Depuis la mort du pauvre Scarron, survenue trente ans auparavant, l’existence de sa veuve avait singulièrement changé. Elle n’en était plus à solliciter, pour vivre, la survivance du titre de son mari : Malade de la Reine. Vous savez comment elle fit la connaissance de Mme de Thianges et de ses deux sœurs, l’abbesse de Fontevrault et Mme de Montespan, comment elle devint la gouvernante des enfants que celle-ci eut de Louis XIV, comment le duc du Maine ayant été légitimé, eut son appartement à Versailles, à partir de 1673, comment elle s’y installa et fut remarquée du roi, comment elle lui résista tant que la reine vécut — or, la reine mourut en 1683 — comment, après cette mort, elle lui continua ses refus en déclarant qu’elle ne céderait rien en dehors du mariage, comment enfin le mariage secret de Mme de Maintenon avec le roi eut lieu en 1685. Sa faveur était facile à prévoir. Louis Racine; dans ses Mémoires, raconte que Mme de Montespan, qui avait fait nommer Racine et Boileau historiographes royaux, les convoquait tous les jours pour écouter la lecture de ce qu’ils avaient écrit. Cette lecture se faisait en présence de Mme de Maintenon, qui échangeait avec le roi des sourires de connivence ; un,soir, la séance fut transportée dans la chambre même de Louis XIV : Mme de Maintenon se tenait à son chevet, et, quand Mme de Montespan entra, elle fut reçue presque comme une indiscrète et une importune. À dater de ce jour-là, les contemporains appelèrent Mme de Maintenon Mme de Maintenant.

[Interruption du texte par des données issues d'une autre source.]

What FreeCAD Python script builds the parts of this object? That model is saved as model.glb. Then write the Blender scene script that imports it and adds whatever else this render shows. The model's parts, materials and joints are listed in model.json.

Dès qu’elle fut arrivée au pouvoir, son double souci fut la guerre aux protestants, et l’éducation. Elle se rappelait son enfance malheureuse, dans la prison où était retenu son père, au Château-Trompette, puis dans la vieille maison de la rue d’Enfer. Elle songea à toutes ces jeunes filles nobles et pauvres comme elle, et, de bonne heure, elle fonda pour elles une école dans son petit domaine de Maintenon. Cette école fut transportée à Montmorency, puis transférée à Rueil et agrandie. Elle y établit ce que nous appelons aujourd’hui des cours professionnels. Il y eut une classe de broderie, et c’est de là que sort la broderie qui orne encore aujourd’hui, à Versailles, le lit de Louis XIV. Cette école fut de nouveau transplantée à Noisy-le-Sec, puis de là à Saint-Cyr, lorsque Louis XIV s’occupa des grands travaux du parc et du palais de Versailles. Les plans de la- nouvelle maison furent étudiés et approuvés par Mme de Maintenon, et exécutés en moins d’un an. L’inauguration eut lieu en 1686, solennellement. Le roi vint avec toute sa cour, et Lulli composa pour cette cérémonie un hymne, dont les paroles étaient de Mme de Brinon, et qui, après des fortunes diverses, est devenu aujourd’hui l’hymne national des Anglais, le God save the Queen.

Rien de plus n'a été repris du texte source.